Enquanto instalava, ouvimos um barulho incrível na estrada, e de-repente, a surgir de uma curva, vimos um caminhão que apareceu a capotar e parar com um violento estrondo na encosta de rochas.
Pior que ver um acidente desse porte, ali a menos de cinquenta metros de distância de onde estávamos, foi ver que em meio a pessoas que socorriam o caminhoneiro todo ensanguentado e atordoado, uma multidão de inescrupulosos aproveitadores mórbidos da ocasião, apareceu sabe-se de lá de onde, e iniciaram um saque que pareceu um ataque de gafanhotos à carga do caminhão. Foram caixas de bolachas (entenda "biscoitos", se você que estiver a ler não for paulista ou gaúcho). Fiquei chocado com a cena, mas muita gente que estava no posto, portava-se como se estivesse acostumada com uma barbaridade dessas e... bem, é o povo brasileiro e depois se surpreendem que certas pessoas proeminentes na sociedade sejam gatunas, ora, de onde elas vem, se não é do seio desse mesmo povo com essa índole?

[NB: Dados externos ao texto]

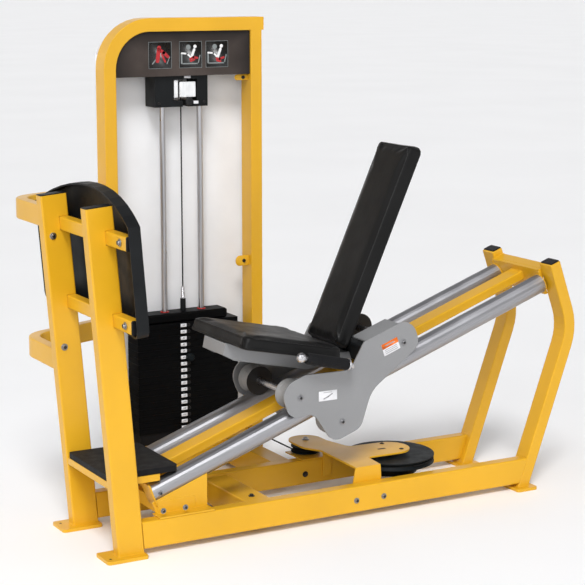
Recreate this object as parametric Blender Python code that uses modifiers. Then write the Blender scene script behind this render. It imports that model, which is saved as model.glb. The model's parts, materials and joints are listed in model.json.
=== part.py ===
"""A seated leg press: an inclined carriage with a seat, a fixed footplate and a tower with a weight stack.

Metres, +Z up. The origin is on the floor, at the middle of the machine's footprint. The user sits on the
carriage facing -X, the footplate is at the -X end, and the weight tower stands on the +Y side.
"""

import math

import bmesh
import bpy
from mathutils import Matrix, Vector

# Where the press stands in the machine's frame: x of the rails' front ends, y of the press's middle plane.
PRESS_X = -0.8688
PRESS_Y = -0.189

GAP = 0.0003
TUBE_WALL = 0.003
TUBE_CORNER = 0.006
PLATE = 0.006
ROUND_STEPS = 20
ARC_STEP = math.radians(24)
LARGE_ARC_STEP = math.radians(9)
LARGE_ARC_RADIUS = 0.032

# Base
BASE_HALF_WIDTH = 0.2345
BASE_TUBE_WIDTH = 0.0508
BASE_TUBE_HEIGHT = 0.1016
BASE_TUBE_BOTTOM = 0.025
BASE_TUBE_TOP = BASE_TUBE_BOTTOM + BASE_TUBE_HEIGHT
CROSSMEMBER_X = 0.5025
CROSSMEMBER_WIDTH = 0.106
CROSSMEMBER_HEIGHT = 0.094
BASE_INNER = BASE_HALF_WIDTH - BASE_TUBE_WIDTH
FOOT_THICKNESS = 0.012

# Front posts and footplate, in a frame that leans with the posts
LEAN = math.radians(4.5)
LEAN_X = -0.042
POST_DEPTH = 0.1016
POST_LENGTH = 1.272
POST_Y = BASE_HALF_WIDTH - BASE_TUBE_WIDTH / 2
CROSSBAR_DEPTH = 0.0381
CROSSBAR_HEIGHT = 0.0508
CROSSBAR_UPPER = 1.164
CROSSBAR_LOWER = 0.871
CROSSBAR_UPPER_HALF = 0.406
CROSSBAR_LOWER_HALF = 0.388
FOOTPLATE_HALF_WIDTH = 0.425
FOOTPLATE_BOTTOM = 0.832
FOOTPLATE_SIDE_TOP = 1.222
FOOTPLATE_CROWN = 0.100
FOOTPLATE_FRONT = 0.099
FOOTPLATE_BULGE = 0.037
FOOTPLATE_RIM = 0.045

# Incline of the guide tubes
INCLINE = math.radians(19.68)
INCLINE_FOOT = (0.070, 0.0, 0.201)
GUIDE_RADIUS = 0.0381
GUIDE_Y = 0.148
GUIDE_LENGTH = 1.8525
BEAM_N = 0.016
BEAM_WIDTH = 0.0762
BEAM_HEIGHT = 0.0381

# Rear posts
REAR_TOP = (1.8215, 0.917)
REAR_BEND = (1.918, 0.649)
REAR_BOTTOM = (1.691, 0.012)
REAR_BEND_RADIUS = 0.22
REAR_DEPTH = 0.0508
REAR_WIDTH = 0.0762
REAR_Y = BASE_HALF_WIDTH - REAR_WIDTH / 2
REAR_FOOT_FRONT = 1.640
REAR_FOOT_BACK = 1.738
REAR_FOOT_OUTER = 0.267
REAR_FOOT_INNER = 0.130
REAR_FOOT_CORNER = 0.012
REAR_CROSSBAR_S = 1.8907
REAR_CROSSBAR_N = 0.0397

# Tower
TOWER_FRONT = 0.6655
TOWER_DEPTH = 0.087
TOWER_Y = TOWER_FRONT + TOWER_DEPTH / 2
TOWER_LEFT = 0.272
TOWER_RIGHT = 0.977
TOWER_TUBE = 0.0515
TOWER_TOP = 1.882
TOWER_INNER_TOP = 1.829
TOWER_BASE_BACK = 0.792

# Weight stack
STACK_X = 0.6375
STACK_Y = 0.7355
ROD_SPREAD = 0.0845
ROD_RADIUS = 0.012
PLATE_PITCH = 0.0272
PLATE_COUNT = 17
LIFTED_COUNT = 6
STACK_BOTTOM = 0.1744
STACK_SIZE = (0.46, 0.10)
BUMPER_INSET = 0.006
BUMPER_BORES_LOW = 0.1
HEAD_SIZE = (0.37, 0.09)
HEAD_TOP = 0.675
PIN_RADIUS = 0.005
HOUSING_BOTTOM = 1.525
TOP_PULLEY_Z = 1.592
TOP_PULLEY_GROOVE = 0.022
CABLE_RADIUS = 0.003

# Pulleys under the seat
CABLE_Z = 0.150
MAIN_PULLEY = (1.195, 0.0)
MAIN_PULLEY_RADIUS = 0.178
MAIN_PULLEY_WIDTH = 0.030
PULLEY_DRUM_RADIUS = 0.110
PULLEY_DRUM_DEPTH = 0.040
CORNER_PULLEY = (0.962, 0.2735)
CORNER_PULLEY_RADIUS = 0.060
GROOVE_DEPTH = 0.008

# Carriage, in the incline frame: s along the tubes, n across them
CARRIAGE_Y = 0.2045
CARRIAGE_PLATE = 0.007
AXLE_FRONT = (0.659, 0.080)
AXLE_REAR = (1.144, 0.081)
AXLE_BOTTOM = (0.793, -0.090)
AXLE_RADIUS = 0.0125
ROLLER_HALF_WIDTH = 0.034
ROLLER_RIM = 0.064
ROLLER_CLEARANCE = 0.0015
HOOD_DEPTH = 0.10
MEMBER_S = 0.998
MEMBER_WIDTH = 0.055

# Seat and back
SEAT_FRONT = (0.420, 0.765)
SEAT_TILT = math.radians(11.8)
SEAT_LENGTH = 0.445
SEAT_WIDTH = 0.47
SEAT_THICKNESS = 0.055
BACK_FOOT = (0.862, 0.655)
BACK_LEAN = math.radians(24)
BACK_LENGTH = 0.84
BACK_WIDTH = 0.26
BACK_THICKNESS = 0.06
GRIP_FRONT = (0.648, 0.6625)
GRIP_REAR = (0.848, 0.615)
GRIP_Y = 0.2655
GRIP_RADIUS = 0.0225
HANDLE_RADIUS = 0.0105
HANDLE_CROSS = (0.868, 0.5965)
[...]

Sem meios para ajudar, ficamos chocados, e temerosos a pensar em todo o nosso equipamento no ônibus. Se roubavam caixas de bolachas com aquela volúpia animalesca...
Consertado o nosso carro, voltamos para a estrada e vimos que a Polícia Rodoviária e ambulâncias de paramédicos estavam a chegar para socorrer o caminhoneiro. Quanto à sua carga, bem, tudo foi saqueado e ao ver pelo lado da desigualdade, talvez o conceito expresso acima não se coaduna com a realidade que faz com que pessoas passem fome, sem nenhuma chance de reverter tal quadro macabro de uma sociedade tão injusta.
Chegamos em São Paulo já na metade da manhã, extenuados, mas felizes pelo cômputo geral da turnê. O nosso próximo compromisso formal, seria cumprido apenas no mês de julho, com mais três shows no Centro Cultural São Paulo.